Wednesday, March 3, 2010

Cumberland Shrike + Black-headed Gull

[This Black-headed Gull was at the end of Miami Avenue in the Villas this morning. Note the extensive black visible under the far wing, the easiest way to separate Black-headed from Bonaparte's at a distance. Click to enlarge.]

Karen Johnson reports that her husband Brian had a shrike, probably Northern Shrike, at the Natural Lands Trust's Peek Preserve this morning, near the building (right along the Maurice River.) That's a good bird in south Jersey!

The interesting thing about the Black-headed Gull this morning was that it was not with any Bonaparte's Gulls.

In preparation for this weekend's rescheduled gull workshop (still a few spots open) I've been looking through a lot of gull pictures. One fun learning was that I assumed of the hundreds of gull pictures I've taken over the past couple years, surely I would have images of the common gull species in all their various plumages, but not so Great Black-backed - I only had adults and first cycle birds.

Part of that is simple math - adults and first cycles are what you see most of, because that's what there are most of! Like all wildlife, gulls die, and they start dying their first year. The next year's cohort, now second cycle, will have fewer members in it than in did the first year, and the following year (third cycle) there will be fewer still. Once a gull is an adult, it stays that way, so you've got all the adult Great-black Backeds that are 4, 5, 6, 7 and upwards years old still out there. Hence, mostly adults and first winters.

Another thing I've noticed is that, of the gulls, Great Black-backeds seem to be the shyest. Sure, you see piles of them, but how often do you see them at close range? I must not, since if any gull flies by at close range, I'm probably taking its picture. A few of us were talking about this the other day, and Michael O'Brien observed that in general larger animals are shyer than small ones.
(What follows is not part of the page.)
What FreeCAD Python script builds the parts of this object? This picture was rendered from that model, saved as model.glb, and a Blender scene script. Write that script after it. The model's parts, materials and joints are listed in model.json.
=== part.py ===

[Who needs fancy rare gulls? This is the lovely creature I was really stalking this morning, a third cycle Great Black-backed Gull, center with Herring Gulls and a 4th or later cycle in the background with wings spread. It even had adventitious molt going on in the left wing. . . perhaps TMI for some birders, but among the many reasons to study gull is that it can help you gain a better understanding of molt in general.]